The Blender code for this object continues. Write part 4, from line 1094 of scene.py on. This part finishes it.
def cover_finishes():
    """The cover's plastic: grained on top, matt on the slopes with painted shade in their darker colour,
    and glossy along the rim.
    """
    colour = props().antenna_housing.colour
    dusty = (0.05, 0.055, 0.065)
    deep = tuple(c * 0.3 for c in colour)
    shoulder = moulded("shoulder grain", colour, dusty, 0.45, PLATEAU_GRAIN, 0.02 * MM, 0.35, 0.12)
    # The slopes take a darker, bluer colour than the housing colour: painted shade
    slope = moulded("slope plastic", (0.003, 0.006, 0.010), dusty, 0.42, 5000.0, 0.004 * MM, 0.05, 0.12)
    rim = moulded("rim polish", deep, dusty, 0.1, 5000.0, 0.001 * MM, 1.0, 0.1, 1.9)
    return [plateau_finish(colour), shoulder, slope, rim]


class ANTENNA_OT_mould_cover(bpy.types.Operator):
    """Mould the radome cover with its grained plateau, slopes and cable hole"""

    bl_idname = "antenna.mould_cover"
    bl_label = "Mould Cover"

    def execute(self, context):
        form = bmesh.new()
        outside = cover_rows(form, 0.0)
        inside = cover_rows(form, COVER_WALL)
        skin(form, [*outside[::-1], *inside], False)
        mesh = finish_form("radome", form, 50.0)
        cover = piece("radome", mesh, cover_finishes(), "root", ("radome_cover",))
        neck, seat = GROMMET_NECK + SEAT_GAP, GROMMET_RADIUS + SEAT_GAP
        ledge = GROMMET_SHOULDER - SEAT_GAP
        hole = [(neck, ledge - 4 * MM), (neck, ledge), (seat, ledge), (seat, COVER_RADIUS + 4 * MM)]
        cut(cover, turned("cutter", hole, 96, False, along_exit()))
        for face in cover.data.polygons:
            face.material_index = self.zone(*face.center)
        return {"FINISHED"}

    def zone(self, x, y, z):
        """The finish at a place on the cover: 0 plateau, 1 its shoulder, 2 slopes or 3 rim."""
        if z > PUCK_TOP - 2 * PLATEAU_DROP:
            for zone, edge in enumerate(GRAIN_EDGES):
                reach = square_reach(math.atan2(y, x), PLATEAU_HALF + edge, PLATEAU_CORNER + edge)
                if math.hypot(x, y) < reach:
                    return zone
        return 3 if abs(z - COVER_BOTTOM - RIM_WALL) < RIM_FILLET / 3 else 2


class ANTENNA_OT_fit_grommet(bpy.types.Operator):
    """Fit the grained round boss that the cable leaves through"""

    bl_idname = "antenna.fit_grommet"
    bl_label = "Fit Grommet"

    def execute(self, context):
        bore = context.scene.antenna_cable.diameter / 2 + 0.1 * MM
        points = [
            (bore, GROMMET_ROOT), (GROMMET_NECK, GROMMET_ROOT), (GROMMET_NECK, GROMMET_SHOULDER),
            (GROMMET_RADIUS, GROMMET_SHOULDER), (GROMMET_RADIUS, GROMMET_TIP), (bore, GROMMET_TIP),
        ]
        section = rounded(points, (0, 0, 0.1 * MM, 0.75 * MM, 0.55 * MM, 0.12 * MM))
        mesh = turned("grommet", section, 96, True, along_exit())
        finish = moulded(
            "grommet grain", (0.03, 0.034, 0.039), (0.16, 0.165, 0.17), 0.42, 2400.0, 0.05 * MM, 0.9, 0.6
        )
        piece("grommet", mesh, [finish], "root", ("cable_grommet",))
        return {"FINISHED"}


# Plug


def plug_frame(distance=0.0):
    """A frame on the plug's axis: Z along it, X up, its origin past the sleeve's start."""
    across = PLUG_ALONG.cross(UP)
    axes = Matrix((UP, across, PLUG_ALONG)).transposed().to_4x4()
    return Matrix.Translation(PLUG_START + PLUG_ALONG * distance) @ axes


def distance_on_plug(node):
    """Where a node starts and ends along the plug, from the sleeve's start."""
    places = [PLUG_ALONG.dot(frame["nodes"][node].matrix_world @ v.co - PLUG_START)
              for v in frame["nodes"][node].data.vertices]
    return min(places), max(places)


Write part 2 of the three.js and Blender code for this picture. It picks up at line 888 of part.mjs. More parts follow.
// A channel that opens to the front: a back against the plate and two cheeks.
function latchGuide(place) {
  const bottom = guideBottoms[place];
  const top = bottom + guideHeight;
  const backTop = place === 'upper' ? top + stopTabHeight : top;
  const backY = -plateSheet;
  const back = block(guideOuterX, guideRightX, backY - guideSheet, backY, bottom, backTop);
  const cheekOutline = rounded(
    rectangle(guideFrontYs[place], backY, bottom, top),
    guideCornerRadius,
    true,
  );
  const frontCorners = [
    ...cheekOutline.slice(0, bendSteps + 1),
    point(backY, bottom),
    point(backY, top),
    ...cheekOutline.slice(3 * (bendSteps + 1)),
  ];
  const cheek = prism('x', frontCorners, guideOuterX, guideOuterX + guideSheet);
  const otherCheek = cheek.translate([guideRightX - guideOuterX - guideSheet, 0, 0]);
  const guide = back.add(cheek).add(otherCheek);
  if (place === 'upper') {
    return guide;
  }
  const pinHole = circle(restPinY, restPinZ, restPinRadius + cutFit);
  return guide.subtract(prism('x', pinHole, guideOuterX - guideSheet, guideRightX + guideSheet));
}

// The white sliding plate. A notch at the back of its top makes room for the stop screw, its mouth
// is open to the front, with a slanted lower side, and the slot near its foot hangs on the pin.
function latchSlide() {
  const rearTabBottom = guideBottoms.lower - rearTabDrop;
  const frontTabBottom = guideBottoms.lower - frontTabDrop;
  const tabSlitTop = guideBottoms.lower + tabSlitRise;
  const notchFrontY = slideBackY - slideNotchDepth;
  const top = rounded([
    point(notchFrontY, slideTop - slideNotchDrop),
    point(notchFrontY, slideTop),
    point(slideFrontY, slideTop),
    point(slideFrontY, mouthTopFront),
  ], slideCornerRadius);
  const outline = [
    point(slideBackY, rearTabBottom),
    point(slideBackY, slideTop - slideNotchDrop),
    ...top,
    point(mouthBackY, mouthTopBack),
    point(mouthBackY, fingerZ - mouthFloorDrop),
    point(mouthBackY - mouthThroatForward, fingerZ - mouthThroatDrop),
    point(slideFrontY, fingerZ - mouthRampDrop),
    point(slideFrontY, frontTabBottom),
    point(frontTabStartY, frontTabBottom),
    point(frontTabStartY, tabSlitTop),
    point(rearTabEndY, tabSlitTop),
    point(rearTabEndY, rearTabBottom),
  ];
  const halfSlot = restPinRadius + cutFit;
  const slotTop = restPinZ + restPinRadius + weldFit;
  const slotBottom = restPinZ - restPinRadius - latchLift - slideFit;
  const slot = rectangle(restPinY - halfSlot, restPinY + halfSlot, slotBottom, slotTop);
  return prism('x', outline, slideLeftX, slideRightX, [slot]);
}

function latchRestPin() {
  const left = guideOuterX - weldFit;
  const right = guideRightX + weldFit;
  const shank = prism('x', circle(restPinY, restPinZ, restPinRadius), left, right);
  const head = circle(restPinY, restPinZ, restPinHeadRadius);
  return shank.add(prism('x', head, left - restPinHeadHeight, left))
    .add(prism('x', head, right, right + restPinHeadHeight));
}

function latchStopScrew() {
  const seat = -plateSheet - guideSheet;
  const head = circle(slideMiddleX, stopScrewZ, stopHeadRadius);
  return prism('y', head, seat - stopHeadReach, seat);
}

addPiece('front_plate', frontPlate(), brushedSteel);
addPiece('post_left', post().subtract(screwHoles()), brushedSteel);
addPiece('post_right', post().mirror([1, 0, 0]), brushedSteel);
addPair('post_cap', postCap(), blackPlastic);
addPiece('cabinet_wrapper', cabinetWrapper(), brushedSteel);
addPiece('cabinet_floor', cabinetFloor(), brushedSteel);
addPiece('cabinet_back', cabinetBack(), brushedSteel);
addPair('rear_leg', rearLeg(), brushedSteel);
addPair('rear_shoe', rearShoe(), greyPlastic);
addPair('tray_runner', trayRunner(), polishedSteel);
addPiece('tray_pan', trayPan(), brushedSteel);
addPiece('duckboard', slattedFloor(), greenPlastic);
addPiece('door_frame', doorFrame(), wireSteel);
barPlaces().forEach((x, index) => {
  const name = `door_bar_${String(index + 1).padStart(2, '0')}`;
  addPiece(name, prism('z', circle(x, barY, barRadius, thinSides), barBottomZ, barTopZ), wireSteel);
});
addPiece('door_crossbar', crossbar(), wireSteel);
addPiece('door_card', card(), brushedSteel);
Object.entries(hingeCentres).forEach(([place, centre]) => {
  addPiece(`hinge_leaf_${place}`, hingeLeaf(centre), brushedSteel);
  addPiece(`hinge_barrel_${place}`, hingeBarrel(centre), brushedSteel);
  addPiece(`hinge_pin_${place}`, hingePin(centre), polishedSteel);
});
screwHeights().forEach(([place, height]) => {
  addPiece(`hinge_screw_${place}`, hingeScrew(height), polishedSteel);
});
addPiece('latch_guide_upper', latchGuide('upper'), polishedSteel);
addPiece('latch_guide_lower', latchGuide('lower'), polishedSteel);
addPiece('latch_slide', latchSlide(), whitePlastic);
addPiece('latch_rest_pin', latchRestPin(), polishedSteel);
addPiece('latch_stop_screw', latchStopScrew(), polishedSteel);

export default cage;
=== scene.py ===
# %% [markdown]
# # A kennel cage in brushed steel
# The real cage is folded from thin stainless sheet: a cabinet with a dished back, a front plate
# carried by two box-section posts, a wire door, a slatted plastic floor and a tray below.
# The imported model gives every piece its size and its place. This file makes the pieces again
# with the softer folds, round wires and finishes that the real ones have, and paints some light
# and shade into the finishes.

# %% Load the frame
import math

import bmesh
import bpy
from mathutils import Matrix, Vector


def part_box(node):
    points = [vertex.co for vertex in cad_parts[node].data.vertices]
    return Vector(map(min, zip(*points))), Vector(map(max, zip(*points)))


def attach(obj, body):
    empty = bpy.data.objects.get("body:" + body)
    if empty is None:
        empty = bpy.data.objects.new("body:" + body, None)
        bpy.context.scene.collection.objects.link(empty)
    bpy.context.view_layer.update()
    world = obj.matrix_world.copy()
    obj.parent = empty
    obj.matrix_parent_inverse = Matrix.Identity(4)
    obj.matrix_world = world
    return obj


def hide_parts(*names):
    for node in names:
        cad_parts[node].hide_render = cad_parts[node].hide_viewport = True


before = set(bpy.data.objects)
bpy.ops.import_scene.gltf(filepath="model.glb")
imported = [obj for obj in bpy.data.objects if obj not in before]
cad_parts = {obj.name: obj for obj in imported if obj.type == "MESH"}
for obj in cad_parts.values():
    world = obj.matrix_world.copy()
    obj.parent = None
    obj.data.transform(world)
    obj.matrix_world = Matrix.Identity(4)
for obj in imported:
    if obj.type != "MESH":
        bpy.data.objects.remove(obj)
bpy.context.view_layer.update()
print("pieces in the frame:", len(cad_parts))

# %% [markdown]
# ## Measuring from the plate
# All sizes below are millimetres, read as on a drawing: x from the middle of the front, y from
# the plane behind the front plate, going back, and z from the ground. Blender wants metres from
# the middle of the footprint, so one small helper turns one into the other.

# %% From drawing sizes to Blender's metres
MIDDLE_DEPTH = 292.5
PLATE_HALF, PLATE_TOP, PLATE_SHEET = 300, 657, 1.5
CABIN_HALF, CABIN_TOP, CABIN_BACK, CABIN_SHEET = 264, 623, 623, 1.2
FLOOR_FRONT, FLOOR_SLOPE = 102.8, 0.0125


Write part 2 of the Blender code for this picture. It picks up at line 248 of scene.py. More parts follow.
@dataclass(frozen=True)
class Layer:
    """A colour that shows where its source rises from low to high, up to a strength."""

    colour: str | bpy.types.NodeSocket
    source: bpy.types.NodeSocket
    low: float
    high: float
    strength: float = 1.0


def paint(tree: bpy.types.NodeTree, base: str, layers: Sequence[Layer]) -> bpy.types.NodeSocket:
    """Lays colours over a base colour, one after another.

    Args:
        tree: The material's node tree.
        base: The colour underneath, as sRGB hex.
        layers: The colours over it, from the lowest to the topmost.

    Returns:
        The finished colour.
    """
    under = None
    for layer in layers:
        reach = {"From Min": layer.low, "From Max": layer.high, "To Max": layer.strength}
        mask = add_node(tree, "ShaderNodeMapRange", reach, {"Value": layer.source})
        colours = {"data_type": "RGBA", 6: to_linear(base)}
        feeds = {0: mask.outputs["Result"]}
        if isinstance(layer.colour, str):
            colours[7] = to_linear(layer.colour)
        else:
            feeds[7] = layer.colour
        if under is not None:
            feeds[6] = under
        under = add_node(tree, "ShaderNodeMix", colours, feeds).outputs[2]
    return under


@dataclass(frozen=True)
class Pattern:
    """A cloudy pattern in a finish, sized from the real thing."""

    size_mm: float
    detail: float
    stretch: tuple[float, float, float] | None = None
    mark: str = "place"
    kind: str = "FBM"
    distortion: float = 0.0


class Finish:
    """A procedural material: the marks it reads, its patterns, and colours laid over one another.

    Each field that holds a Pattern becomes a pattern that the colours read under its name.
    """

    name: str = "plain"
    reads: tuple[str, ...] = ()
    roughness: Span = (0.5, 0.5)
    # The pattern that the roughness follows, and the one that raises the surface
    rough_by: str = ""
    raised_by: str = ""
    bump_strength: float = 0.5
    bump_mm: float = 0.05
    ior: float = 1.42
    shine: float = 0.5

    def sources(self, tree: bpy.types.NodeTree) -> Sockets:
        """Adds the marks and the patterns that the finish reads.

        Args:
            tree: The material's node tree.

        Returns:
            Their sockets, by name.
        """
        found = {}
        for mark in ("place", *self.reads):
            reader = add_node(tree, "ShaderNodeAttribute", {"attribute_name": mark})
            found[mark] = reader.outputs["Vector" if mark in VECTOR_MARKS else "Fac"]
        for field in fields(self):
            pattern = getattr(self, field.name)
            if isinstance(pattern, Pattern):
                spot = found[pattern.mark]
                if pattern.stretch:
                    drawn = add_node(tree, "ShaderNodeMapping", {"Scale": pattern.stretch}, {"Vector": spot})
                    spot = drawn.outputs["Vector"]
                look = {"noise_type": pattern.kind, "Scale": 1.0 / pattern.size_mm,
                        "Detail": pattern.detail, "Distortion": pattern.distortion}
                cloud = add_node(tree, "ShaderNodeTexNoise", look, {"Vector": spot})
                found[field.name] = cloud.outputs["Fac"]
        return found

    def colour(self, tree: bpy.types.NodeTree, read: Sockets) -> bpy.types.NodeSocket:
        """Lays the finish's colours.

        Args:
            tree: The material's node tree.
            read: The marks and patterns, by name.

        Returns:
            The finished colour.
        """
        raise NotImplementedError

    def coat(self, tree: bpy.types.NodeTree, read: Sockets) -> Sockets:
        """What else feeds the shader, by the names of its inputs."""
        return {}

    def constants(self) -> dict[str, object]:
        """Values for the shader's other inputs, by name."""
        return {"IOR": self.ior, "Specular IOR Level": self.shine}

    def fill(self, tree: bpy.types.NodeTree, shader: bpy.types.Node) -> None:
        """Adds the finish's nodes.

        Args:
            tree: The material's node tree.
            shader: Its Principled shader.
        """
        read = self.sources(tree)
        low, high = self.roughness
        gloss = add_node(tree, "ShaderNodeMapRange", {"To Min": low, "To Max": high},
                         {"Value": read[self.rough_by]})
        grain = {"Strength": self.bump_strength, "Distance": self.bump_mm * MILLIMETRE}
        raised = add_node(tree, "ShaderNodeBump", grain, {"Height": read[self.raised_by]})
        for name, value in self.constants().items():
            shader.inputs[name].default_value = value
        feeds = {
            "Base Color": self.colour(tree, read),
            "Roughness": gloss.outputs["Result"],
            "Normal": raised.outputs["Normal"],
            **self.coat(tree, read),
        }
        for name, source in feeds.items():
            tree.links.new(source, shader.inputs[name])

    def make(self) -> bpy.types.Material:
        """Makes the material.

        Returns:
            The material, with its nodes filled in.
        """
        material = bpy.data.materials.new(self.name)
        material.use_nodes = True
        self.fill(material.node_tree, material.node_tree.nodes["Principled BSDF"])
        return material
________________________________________
# WHAT IS EXPECTED:
Copy out the listing above, line by line and exactly, from its first line to the line holding "the radome cover", inclusive.

# OUTPUT OF THE TASK:
The Blender code for this object continues. Write part 4, from line 1094 of scene.py on. This part finishes it.
def cover_finishes():
    """The cover's plastic: grained on top, matt on the slopes with painted shade in their darker colour,
    and glossy along the rim.
    """
    colour = props().antenna_housing.colour
    dusty = (0.05, 0.055, 0.065)
    deep = tuple(c * 0.3 for c in colour)
    shoulder = moulded("shoulder grain", colour, dusty, 0.45, PLATEAU_GRAIN, 0.02 * MM, 0.35, 0.12)
    # The slopes take a darker, bluer colour than the housing colour: painted shade
    slope = moulded("slope plastic", (0.003, 0.006, 0.010), dusty, 0.42, 5000.0, 0.004 * MM, 0.05, 0.12)
    rim = moulded("rim polish", deep, dusty, 0.1, 5000.0, 0.001 * MM, 1.0, 0.1, 1.9)
    return [plateau_finish(colour), shoulder, slope, rim]


class ANTENNA_OT_mould_cover(bpy.types.Operator):
    """Mould the radome cover with its grained plateau, slopes and cable hole"""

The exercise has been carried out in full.